Mit allem Respekt gegenüber den Leistungen der Uno in Sachen Gesundheit oder Umwelt: Wenn es um Krieg oder Frieden geht, ist die Bilanz oft wenig überzeugend und die Ausrede, dass die Vetomächte im Sicherheitsrat der einzige Grund dafür seien, überzeugt nicht wirklich. Die Uno-Generalversammlung hätte nämlich durchaus die Möglichkeit, diesen hoffnungslos blockierten, zynischen Rat endlich zur Reform zu zwingen. Hier gibt es kein Vetorecht, es braucht lediglich die nötige Mehrheit dazu. Doch leider ist auch diese Versammlung nicht mehr als ein Spiegelbild ihrer Mitglieder und als Einheit tritt sie allzu oft ratlos, mutlos, wenn nicht schamlos auf (während einer denkwürdigen Rede bezeichnete sie Madeleine Albright einst als Männerclub ohne «cojones»).

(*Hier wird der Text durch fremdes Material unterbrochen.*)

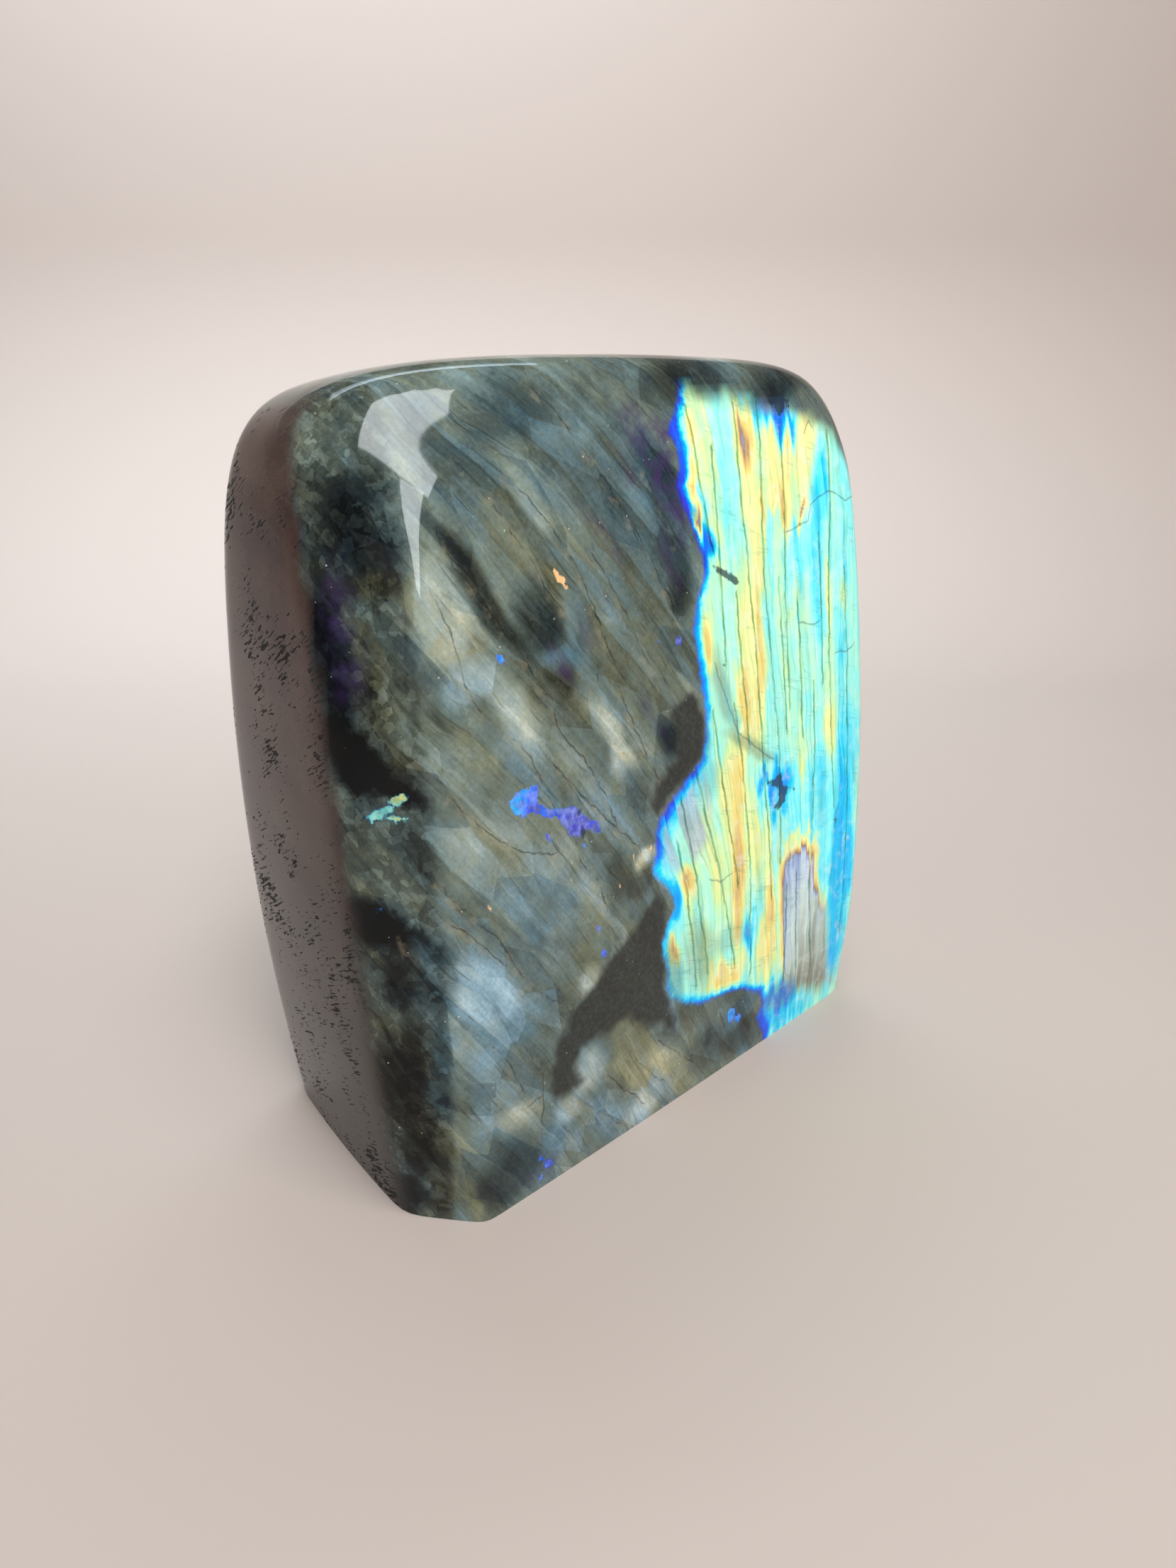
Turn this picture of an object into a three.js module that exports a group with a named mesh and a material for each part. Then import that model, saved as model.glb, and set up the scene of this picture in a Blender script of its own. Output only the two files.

Währenddessen leiden täglich zahllose Menschen unsäglich unter einer wachsenden Zahl von Unrechtsregimen wie jenem der DPRK. Wir sollten uns nicht wundern, wenn einst künftige Generationen die unsere für ihre Ignoranz, Indifferenz, Unverantwortlichkeit und Feigheit verfluchen werden.